To avoid frustration, don’t try to sell this stuff to teams who are not ready for it.
Selling quality to clients is easier than selling it to technical people, because clients (wrongly) assume us web folks are doing all this already. If you are responding to an RFP, seek out those which require best practices if possible, and never itemize CI or any other best practice on your response. In the same way, electricians won’t bill you for having the right tools, a window cleaner won’t bill you for a safety harness. These are just part of the job.
Visibility and transparency
Once your team has agreed on CI, you need to make it visible to everyone. If you’re in an actual office, a wall-mounted screen is a good way to see the status of your jobs:
The above was achieved with a low-cost tiny computer called a Raspberry PI, wired up to a screen we had lying around, and cost less than 100$USD. More ambitious teams will try wiring up their computers to traffic lights or a lighting system making the room red when a build is failing.
If you are working remotely, it is a good idea to touch base daily or a few times a week via video chat; you should make a habit of checking the status of your projects at those times.
One advantage of monitoring your builds is that they become important. Everyone will know if something is broken, and it will become a priority to fix it. Your team’s general goal will go from the very ambiguous “make stuff work” to “make sure the builds are passing”, which leaves less room for interpretation.
Another advantage has to do with communication with non-technical people. Managers and clients are generally nervous when dealing with developers: they have no idea how things are progressing, apart from the occasional “We’re almost done”.

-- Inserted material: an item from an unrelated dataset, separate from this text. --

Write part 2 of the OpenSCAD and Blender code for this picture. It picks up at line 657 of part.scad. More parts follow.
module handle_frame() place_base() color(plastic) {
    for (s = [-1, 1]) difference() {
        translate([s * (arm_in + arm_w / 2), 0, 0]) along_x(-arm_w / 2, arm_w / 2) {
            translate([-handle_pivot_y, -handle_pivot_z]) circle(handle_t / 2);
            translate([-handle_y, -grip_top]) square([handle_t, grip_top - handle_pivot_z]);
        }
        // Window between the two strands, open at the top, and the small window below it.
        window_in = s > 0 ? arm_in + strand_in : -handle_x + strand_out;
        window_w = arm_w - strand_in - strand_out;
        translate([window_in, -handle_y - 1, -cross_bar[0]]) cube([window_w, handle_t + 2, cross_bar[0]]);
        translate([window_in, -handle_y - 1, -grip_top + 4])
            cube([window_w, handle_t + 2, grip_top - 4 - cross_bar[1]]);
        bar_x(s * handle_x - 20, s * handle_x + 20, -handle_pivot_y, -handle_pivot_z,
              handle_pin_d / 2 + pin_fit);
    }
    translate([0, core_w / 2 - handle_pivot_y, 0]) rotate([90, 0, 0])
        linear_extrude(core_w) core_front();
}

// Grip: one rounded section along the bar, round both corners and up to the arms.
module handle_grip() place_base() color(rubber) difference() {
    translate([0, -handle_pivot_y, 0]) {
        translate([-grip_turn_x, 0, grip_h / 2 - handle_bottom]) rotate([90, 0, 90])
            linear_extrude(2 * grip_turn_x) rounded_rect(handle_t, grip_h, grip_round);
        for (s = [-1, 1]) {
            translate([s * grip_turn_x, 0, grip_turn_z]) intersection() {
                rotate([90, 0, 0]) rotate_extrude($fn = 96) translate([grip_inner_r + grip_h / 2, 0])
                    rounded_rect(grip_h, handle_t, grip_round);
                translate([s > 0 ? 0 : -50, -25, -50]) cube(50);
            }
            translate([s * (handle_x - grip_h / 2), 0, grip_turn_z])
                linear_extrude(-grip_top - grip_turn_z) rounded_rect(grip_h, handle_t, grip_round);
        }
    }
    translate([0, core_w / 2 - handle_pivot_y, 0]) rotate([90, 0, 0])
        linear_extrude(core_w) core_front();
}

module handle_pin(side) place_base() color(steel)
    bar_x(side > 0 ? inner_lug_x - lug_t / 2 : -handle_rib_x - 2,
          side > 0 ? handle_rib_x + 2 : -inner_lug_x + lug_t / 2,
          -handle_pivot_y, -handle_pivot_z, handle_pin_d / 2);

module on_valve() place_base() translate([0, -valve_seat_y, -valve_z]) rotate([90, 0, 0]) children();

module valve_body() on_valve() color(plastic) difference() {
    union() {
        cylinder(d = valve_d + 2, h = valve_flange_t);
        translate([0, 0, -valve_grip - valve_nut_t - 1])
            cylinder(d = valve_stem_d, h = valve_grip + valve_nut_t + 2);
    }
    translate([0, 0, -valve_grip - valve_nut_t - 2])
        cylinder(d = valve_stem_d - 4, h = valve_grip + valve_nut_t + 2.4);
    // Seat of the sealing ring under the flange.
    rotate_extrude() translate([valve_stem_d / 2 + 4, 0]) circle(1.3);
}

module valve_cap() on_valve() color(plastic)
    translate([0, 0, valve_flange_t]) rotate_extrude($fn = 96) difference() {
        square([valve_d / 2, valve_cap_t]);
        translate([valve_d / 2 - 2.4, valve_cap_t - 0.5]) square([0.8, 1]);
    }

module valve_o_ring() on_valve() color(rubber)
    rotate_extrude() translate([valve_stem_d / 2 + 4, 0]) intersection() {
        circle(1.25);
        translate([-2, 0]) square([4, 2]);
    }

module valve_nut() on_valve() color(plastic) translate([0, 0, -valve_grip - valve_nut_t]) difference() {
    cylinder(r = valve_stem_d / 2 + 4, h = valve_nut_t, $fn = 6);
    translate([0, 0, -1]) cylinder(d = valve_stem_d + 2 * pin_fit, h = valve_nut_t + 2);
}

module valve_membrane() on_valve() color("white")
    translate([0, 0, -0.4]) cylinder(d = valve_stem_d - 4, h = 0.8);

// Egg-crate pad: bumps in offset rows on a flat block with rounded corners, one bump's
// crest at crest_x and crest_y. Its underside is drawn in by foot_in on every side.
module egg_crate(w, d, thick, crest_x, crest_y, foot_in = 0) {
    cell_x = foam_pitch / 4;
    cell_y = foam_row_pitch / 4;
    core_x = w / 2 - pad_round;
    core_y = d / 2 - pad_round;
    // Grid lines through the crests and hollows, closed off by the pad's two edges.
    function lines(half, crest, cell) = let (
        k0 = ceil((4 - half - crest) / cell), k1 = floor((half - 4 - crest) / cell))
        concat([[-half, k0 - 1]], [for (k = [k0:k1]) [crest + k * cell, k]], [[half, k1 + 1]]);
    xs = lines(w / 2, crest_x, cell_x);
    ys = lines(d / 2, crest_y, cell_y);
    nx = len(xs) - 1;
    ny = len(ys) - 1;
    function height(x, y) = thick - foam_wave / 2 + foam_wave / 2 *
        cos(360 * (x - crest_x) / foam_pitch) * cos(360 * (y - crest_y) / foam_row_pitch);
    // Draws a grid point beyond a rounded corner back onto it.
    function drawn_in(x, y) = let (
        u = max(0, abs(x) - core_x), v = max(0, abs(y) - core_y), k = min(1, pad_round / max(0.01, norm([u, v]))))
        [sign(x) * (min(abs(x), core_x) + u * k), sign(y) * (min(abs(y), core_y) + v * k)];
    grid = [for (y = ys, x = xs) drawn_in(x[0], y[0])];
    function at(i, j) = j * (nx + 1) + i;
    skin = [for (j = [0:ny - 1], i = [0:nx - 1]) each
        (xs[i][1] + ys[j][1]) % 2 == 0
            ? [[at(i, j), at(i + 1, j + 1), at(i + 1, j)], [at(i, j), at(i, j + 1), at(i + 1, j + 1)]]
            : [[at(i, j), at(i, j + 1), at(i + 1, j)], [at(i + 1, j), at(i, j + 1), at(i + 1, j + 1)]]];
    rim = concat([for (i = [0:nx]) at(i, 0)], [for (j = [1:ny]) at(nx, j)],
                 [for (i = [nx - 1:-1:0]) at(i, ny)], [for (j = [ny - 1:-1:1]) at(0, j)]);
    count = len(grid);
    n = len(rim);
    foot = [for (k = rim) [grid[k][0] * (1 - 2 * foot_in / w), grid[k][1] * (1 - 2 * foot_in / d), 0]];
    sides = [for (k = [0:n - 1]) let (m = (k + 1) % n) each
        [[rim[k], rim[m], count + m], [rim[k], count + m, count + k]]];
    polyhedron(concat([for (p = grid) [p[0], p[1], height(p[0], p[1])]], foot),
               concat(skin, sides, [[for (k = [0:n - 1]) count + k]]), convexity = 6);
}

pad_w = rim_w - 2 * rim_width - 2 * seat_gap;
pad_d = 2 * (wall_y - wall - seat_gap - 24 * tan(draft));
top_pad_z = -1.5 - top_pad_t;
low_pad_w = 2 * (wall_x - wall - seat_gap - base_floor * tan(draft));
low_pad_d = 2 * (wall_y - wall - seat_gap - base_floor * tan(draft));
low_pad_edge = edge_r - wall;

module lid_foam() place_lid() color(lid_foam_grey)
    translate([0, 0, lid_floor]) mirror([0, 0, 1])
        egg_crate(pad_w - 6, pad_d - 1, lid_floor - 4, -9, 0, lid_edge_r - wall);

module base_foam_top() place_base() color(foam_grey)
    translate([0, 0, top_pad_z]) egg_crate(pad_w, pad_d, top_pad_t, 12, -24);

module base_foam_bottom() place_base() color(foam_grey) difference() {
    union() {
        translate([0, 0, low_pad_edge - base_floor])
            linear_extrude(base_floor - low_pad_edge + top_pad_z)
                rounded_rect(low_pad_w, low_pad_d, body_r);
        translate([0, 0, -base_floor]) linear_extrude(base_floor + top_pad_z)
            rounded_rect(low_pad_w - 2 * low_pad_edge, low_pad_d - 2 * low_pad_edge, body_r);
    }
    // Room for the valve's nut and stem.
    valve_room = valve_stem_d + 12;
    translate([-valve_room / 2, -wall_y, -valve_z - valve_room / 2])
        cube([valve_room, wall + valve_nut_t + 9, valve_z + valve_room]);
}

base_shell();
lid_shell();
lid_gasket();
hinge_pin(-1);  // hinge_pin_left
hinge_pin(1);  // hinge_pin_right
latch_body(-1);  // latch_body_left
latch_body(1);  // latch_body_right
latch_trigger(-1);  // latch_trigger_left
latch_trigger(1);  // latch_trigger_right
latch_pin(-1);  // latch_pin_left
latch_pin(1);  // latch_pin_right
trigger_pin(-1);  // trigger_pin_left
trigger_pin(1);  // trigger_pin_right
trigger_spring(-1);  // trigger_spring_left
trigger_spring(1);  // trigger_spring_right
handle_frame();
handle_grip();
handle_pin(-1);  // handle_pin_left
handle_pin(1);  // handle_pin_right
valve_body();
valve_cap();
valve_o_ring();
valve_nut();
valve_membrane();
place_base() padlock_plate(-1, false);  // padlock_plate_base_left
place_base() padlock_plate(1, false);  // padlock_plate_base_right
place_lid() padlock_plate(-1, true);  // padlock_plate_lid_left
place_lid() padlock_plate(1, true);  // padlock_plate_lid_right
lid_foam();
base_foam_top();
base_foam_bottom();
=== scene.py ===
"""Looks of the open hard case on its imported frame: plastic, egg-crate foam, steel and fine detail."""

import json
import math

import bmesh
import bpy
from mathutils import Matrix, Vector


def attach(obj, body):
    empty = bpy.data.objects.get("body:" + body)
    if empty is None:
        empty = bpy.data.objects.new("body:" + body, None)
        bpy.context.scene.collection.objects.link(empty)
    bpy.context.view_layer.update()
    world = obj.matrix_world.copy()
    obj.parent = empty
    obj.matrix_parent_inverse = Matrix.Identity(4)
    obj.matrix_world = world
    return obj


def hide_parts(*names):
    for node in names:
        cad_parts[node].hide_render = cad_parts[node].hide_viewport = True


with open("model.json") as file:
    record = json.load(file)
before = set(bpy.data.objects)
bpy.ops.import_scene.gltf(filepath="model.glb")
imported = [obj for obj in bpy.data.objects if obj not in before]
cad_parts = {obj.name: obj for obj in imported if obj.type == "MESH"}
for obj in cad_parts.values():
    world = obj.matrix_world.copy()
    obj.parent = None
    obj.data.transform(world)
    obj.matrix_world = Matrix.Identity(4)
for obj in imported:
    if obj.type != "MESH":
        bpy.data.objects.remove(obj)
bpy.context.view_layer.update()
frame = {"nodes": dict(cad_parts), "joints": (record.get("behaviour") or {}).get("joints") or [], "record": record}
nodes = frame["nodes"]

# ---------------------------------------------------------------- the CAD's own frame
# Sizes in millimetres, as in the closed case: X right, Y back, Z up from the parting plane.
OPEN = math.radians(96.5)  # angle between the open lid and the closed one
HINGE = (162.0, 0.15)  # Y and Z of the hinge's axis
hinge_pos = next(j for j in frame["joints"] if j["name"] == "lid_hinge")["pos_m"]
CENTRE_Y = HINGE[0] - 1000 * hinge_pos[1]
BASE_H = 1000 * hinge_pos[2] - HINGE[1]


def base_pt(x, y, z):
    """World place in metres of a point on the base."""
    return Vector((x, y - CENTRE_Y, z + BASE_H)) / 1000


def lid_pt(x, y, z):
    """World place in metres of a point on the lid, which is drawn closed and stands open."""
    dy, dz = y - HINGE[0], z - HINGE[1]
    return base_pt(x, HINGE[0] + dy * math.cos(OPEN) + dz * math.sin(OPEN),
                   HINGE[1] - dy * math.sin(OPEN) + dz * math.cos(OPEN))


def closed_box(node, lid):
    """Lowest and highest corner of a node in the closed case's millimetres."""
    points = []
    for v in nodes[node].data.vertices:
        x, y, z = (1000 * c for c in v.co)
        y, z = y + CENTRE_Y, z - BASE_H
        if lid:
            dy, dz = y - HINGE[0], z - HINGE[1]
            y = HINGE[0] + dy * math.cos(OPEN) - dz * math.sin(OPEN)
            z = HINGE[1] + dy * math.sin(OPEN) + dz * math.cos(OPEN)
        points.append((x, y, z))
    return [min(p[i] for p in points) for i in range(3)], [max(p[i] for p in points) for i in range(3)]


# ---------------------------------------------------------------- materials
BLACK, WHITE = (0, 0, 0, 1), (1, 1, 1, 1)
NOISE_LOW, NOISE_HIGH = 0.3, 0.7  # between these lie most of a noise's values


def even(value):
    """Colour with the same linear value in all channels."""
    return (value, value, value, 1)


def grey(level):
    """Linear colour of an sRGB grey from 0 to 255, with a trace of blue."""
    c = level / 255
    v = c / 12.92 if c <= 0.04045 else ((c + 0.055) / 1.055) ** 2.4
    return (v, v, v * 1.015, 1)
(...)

Having a visible CI dashboard can provide non-technical stakeholders with data they can understand: whether a project is passing or failing (and if it’s failing, who broke it), when it was last tested (yesterday, or a month ago). Eventually, you could wire up your CI dashboard to provide trends and other metrics which everyone understands: over time, do we have more or less test coverage? More or less code complexity? More or fewer comments? More or less adherence to coding standards?
Your CI server will grow with time to contain all the information that is important to your team.
Never subvert the process
Eventually, you will come to a point where your CI process itself will seem like an impediment. Consider the following (fictional) example: it’s 3:30 pm on a Friday, and a crucial security flaw is found on your production site.
Your team is faced with a choice: log onto the production site and “fix” it with a one-line change to your code, or go through your entire process, wait for your job to pass on your CI server. The latter might take longer, it might even take hours where a hack might take minutes.
This is where teams are often in a crunch and have to make a decision. Do you, “just this once”, “fix” the problem on the production server, or do you go through the process? Although there might be extreme examples where a hack to the production server is the better choice, that is a case of subverting the process: your version control system contains no trace of the change, your Docker container becomes somehow special because you made a change to it, and your CI dashboard no longer reflects reality.
It is obvious that all of this is technical debt, and should probably be avoided. Many teams who are invested in CI keep their production servers under lock down: it is literally impossible to log in to change them, as everything must be done through the CI process.
Conclusion
In this class we have seen that continuous integration (CI) by itself is only as useful as a team’s dedication to use it. It is not a magic bullet, and it’s expensive. But less expensive than incurring technical debt.